A journal entry as a word photograph of the day
4/11/1991
I heard the edginess—the lack of security in Teresa’s voice. She thought that Ann was moving in on her territory, her match. We do become jealous over our matches. Why? We want so to “reach out in the darkness” to help. We seem to understand so little what “help’ means—kind of an ego versus soul struggle. But, our little group is heroic and for all the world like characters out of some play. Each week at the end of our session, we form a circle arm in arm. We examine our feet in solidarity…whose socks are most unusual? Whose legs most hairy? The horror we speak promotes certain joviality…” Earlier, when I was at work in the court house as a Deputy Public Defender, while I was out in the hall lecturing away at some client with my arm outstretched in explanation, my thumb up in the air, I felt a warm grip around it (the thumb). I turned, Judge Cantwell had hold of it. And he passed by. In one small gesture, he said a lot. Funny how through all that happened today, that touch rings out supreme. As usual diary, this entry only partly holds the secrets of your day and of this day as they were revealed to me—I try to put down here the essence.

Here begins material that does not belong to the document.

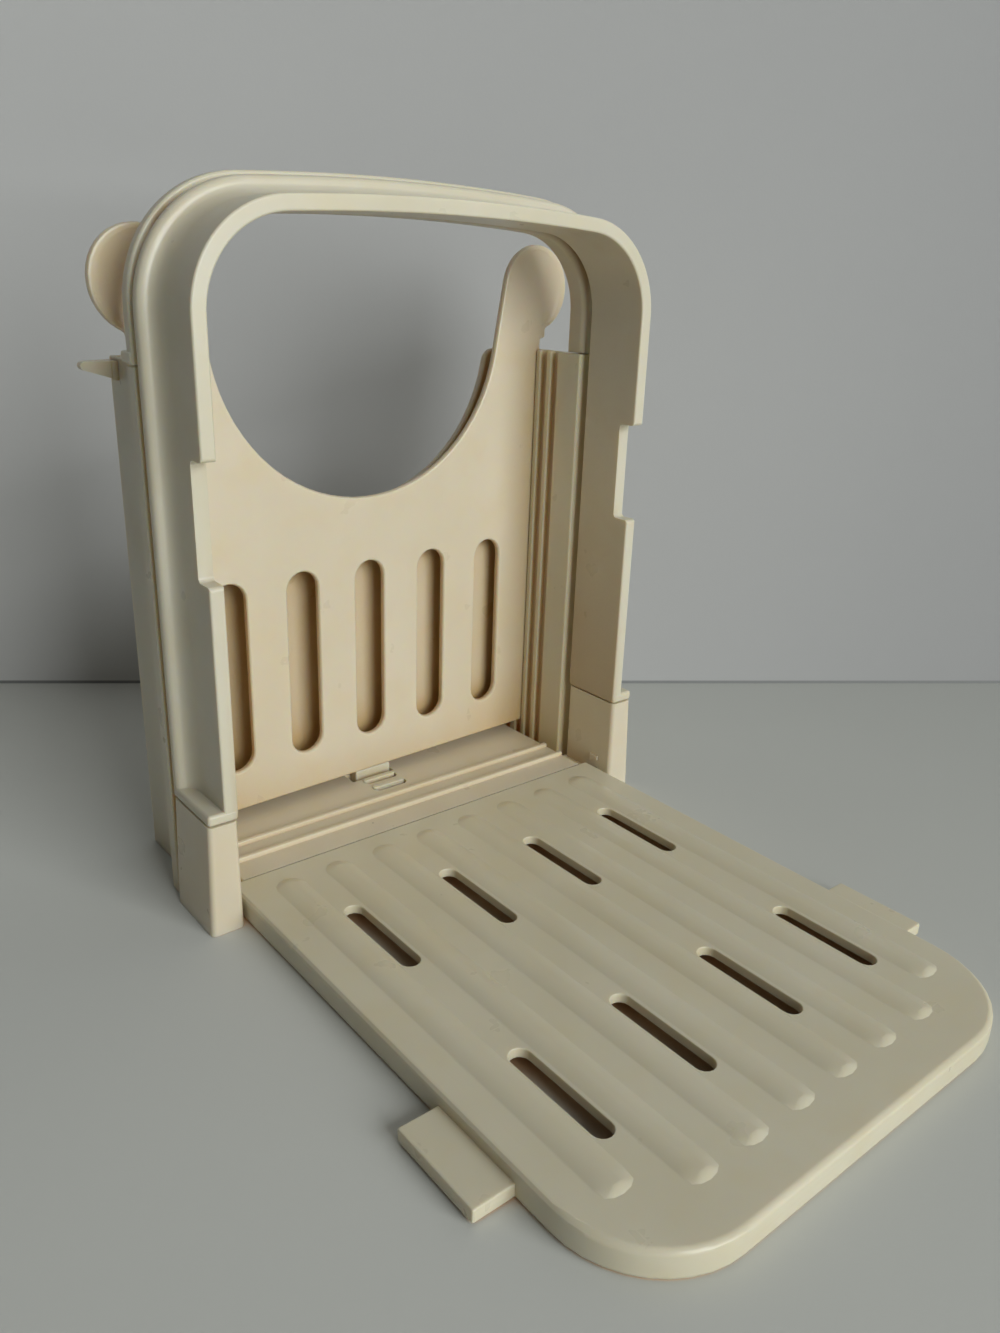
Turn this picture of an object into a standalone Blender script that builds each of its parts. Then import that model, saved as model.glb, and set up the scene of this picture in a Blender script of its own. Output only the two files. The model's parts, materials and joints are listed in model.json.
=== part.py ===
"""Bread slicing guide: a knock-down guide tower with a fold-out crumb tray.

Everything is in metres, +Z up. X runs across the guide, -Y is the side that the tray
folds out to. Pieces are modelled about the front face of the posts (Y = 0) and hang on
one empty, which brings the origin to the bottom centre of the whole guide.
"""
import bpy
import bmesh
from math import acos, atan2, cos, degrees, radians, sin, sqrt
from mathutils import Matrix, Vector

MM = 0.001

# Fits
CLEARANCE = 0.3 * MM
SHEET_PLAY = 0.2 * MM
HINGE_SIDE_GAP = 1.0 * MM
TRAY_SEAM_GAP = 0.3 * MM
WELD_DISTANCE = 0.002 * MM
RIM_LIFT = 0.03 * MM

# Posts and floor of the base
POST_SETBACK = 0.3 * MM
POST_WIDTH = 9.2 * MM
POST_DEPTH = 21.9 * MM
POST_HEIGHT = 31.0 * MM
POST_DRAFT_OUTER = 1.3 * MM
POST_DRAFT_FRONT = 0.5 * MM
POST_EDGE_RADIUS = 1.5 * MM
FLOOR_HEIGHT = 7.2 * MM
FLOOR_WALL = 2.4 * MM
FLOOR_SEAM_Y = 9.8 * MM
RAISED_FLOOR_MARGIN = 3.0 * MM
RAISED_FLOOR_EDGE_RADIUS = 0.7 * MM
SKIRT_HEIGHT = 4.6 * MM
RIDGE_HEIGHT = 1.3 * MM
RIDGE_WIDTH = 1.7 * MM
RIDGE_EDGE_RADIUS = 0.5 * MM
FRONT_RIDGE_Y = 18.3 * MM
REAR_RIDGE_Y = 26.3 * MM
UNDERSIDE_RIB = 1.6 * MM
DETENT_HEIGHT = 0.5 * MM
DETENT_Y = 7.6 * MM
DETENT_Z = 8.2 * MM
DETENT_WIDTH = 3.4 * MM
DETENT_LENGTH = 4.4 * MM

# Knife slit between the two arches
SLIT_WIDTH = 2.7 * MM

# Arches
ARCH_HALF_OPENING = 66.0 * MM
ARCH_ABOVE_RAIL = 35.2 * MM
ARCH_CORNER_RADIUS = 21.7 * MM
ARCH_CROWN_RADIUS = 655.0 * MM
ARCH_FRONT_Y = 0.6 * MM
FLANGE_WIDTH = 3.75 * MM
SHOULDER_WIDTH = 8.1 * MM
COVE_RADIUS = 3.2 * MM
SHOULDER_DEPTH = 3.2 * MM
ARCH_EDGE_RADIUS = 0.6 * MM
SHOULDER_EDGE_RADIUS = 1.0 * MM
FOOT_PLATE_HEIGHT = 3.0 * MM
FOOT_EDGE_RADIUS = 0.9 * MM
TONGUE_WIDTH = 4.2 * MM
TONGUE_LENGTH = 12.0 * MM
TONGUE_DEPTH = 8.0 * MM
REAR_ARCH_DEPTH = 7.0 * MM
REAR_ARCH_RISE = 1.1 * MM
REAR_ARCH_EDGE_RADIUS = 1.0 * MM
REAR_FOOT_HEIGHT = 2.6 * MM
REAR_FOOT_FLARE = 0.8 * MM
REAR_FOOT_EDGE_RADIUS = 0.5 * MM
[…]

The entry thus somehow reflects the feeling and the mood of the whole. Maybe each entry is kind of like a word photograph of the day.
End of entry
Note: 9/25/2025
The beginning of the above 4/11/1991 journal entry is referring to members of the Stanislaus County Aids Project (SCAP) grappling with with the complex relationship between persons living and dying with Aids and volunteers assigned to help them through the process. Ann and Teresa were such volunteers in 1991 as was I. Most of our matches were gay men. The 4/11/1991 entry shows how to blend thought and reaction on the journal page to try to capture the flavor of the day.